KRAWALL UND REMMIDEMMI IN NÖRDLICHEN UND WESTLICHEN BUNDESLÄNDERN
Im Vergleich der Bundesländer wohnen die größten Streithähne im Norden und
Westen der Republik und tragen dazu bei, dass das Streitaufkommen im
Durchschnitt bei 24,7 Streitfällen pro 100 Einwohnern liegt. Besonders
streitlustig: die Stadtstaaten Berlin (29,2) und Hamburg (28,8), die seit Beginn
der Erhebung die ersten beiden Plätze belegen. Im Vergleich zu 2016 (31,2) sind
die Berliner zwar etwas ruhiger geworden, aber nach wie vor Spitzenreiter. Peter
Stahl findet hierfür eine Erklärung: "Viele Menschen auf vergleichsweise engem
Raum steigern die Wahrscheinlichkeit, dass mehr Konflikte entstehen."
Das mag auch der Grund sein, dass im bevölkerungsreichsten Flächenland
Nordrhein-Westfalen eine aufgeheiztere Stimmung herrscht (28,2). In
Mecklenburg-Vorpommern, dem Bundesland mit der geringsten Bevölkerungsdichte,
ist die Streitintensität um einiges geringer (23,8).
GROSSSTÄDTER AUF DER SUCHE NACH STREIT
In Städten herrscht häufiger ein rauer Ton, daher ist es wenig verwunderlich,
dass gerade in den Großstädten vermehrt gestritten wird. Die drei Stadtstaaten
als Bundesländer außen vorgelassen, liegen allein sieben Städte in der Liste der
Top-10-Streitstädte (über 300.000 Einwohner) in NRW. Die Jecken im Rheinland
verstehen dabei überraschenderweise am wenigsten Spaß: Köln als
Karnevalshochburg ist erstmalig Krawallhauptstadt (32,2). Am stärksten zugelegt
in Sachen Streit hat seit 2016 die ehemalige Bundeshauptstadt Bonn (+0,8
Prozent).
GRÜNDE DES ZORNS
Im Land der Autofahrer und Autoliebhaber findet knapp ein Drittel aller Streits
rund um das Thema Straßenverkehr und Mobilität statt. Das Leben am Speed-Limit
sorgt dabei für hohen Blutdruck - mehr als jeder Vierte (26,0 Prozent) streitet
wegen vermeintlich ungerechtfertigtem Blitzen oder zu hohem Tempo. Weitere
konkrete Streitgründe sind Verkehrsunfälle (23 Prozent) oder
Auseinandersetzungen wegen Mängeln beim neuen Fahrzeug (10 Prozent), die zu
großen Teilen im Zeichen des Dieselskandals stehen.
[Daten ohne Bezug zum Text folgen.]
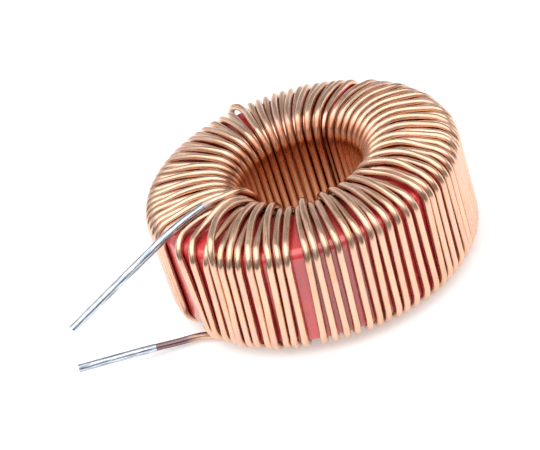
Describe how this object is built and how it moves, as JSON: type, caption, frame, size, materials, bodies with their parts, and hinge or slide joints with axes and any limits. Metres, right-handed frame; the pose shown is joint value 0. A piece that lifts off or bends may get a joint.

Noch mehr fechten die Menschen in Deutschland Konflikte im Privat- und
Strafrecht aus - auf diese Kategorie entfallen rund 38 Prozent aller
Streitfälle: Von Familienangelegenheiten bis hin zu Reisemängeln sind die Gründe
sehr unterschiedlich. Das Arbeitsumfeld (13,1 Prozent) belegt den dritten Platz,
auf Platz vier landet der Bereich Wohnen und Miete (11,3 Prozent) und auf Platz
fünf Behörden und Finanzen (7,3 Prozent).
Im Arbeitsumfeld hängen die Gründe für Dispute häufig mit der Vergütung,
Arbeitszeugnissen oder der Kündigung des Arbeitsverhältnisses zusammen. Die
Vergütung ist dabei der Hauptgrund (30,9 Prozent). Allerdings ist der Anteil an
Streitfällen zu Arbeitsthemen in diesem Jahr leicht rückläufig (-0,3 Prozent).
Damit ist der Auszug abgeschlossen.